Once here it was difficult to go back. El Saadawi was receiving death threats in Cairo. We hastily arranged for her to adjunct a class over the summer, an intro to women’s literature class, and in late summer she received an appointment to a university in Atlanta. She was able to return to Egypt a couple of years later, in time to participate in the uprisings in Tahrir Square.
Hove’s needs were less urgent but for him, very real. Norway did not suit him very well. When I asked him what it was like for him in Northern white Europe, he looked at me with tired eyes. He applied and received a fellowship to an Ivy League university—another year with an office, he said, somewhere other than Zimbabwe.
Only Awoonor’s situation was more stable. He returned to Ghana on his flight as planned, resuming his duties at the university and continuing to travel in service of literature. I filed a volume of his selected poems on my shelf. I didn’t think of him much until recently.
Kofi Awoonor was killed in a Nairobi mall on September 21. He had come to Nairobi to participate in a literary festival, traveling the thousands of miles from one side of Africa to the other to teach a master class in poetry and talk about his time in a Ghanaian prison as a young dissident. In the two days that the festival proceeded—until it was jarred into silence by the nearby shootings—he was heard by hundreds of people and sat in conversation with writers from Africa, Europe, and America.

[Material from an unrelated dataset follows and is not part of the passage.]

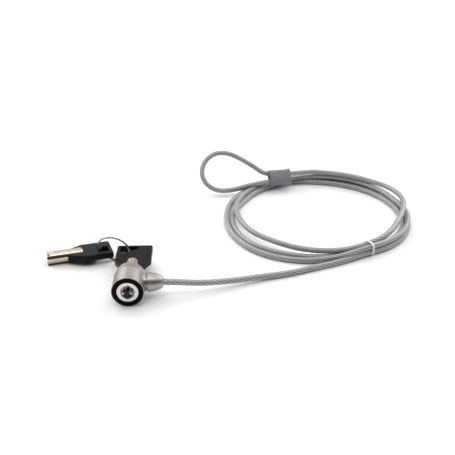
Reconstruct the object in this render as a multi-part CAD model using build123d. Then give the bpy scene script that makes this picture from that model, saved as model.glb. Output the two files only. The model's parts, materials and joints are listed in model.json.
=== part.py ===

He was not a specific target of these men, who, like Awoonor, had arrived in the city just a couple of days earlier for their own purposes, to stage their own event; there is no evidence that they recognized him as they moved through the shopping mall located just a few minutes from the site of the festival itself; as they fired automatic weapons into the crowds, cornered people in grocery stores and executed them; or as they stopped occasionally to eat a candy bar or to make a phone call. They shot him, and he died next to his cup of coffee, and he didn’t mean anything to them.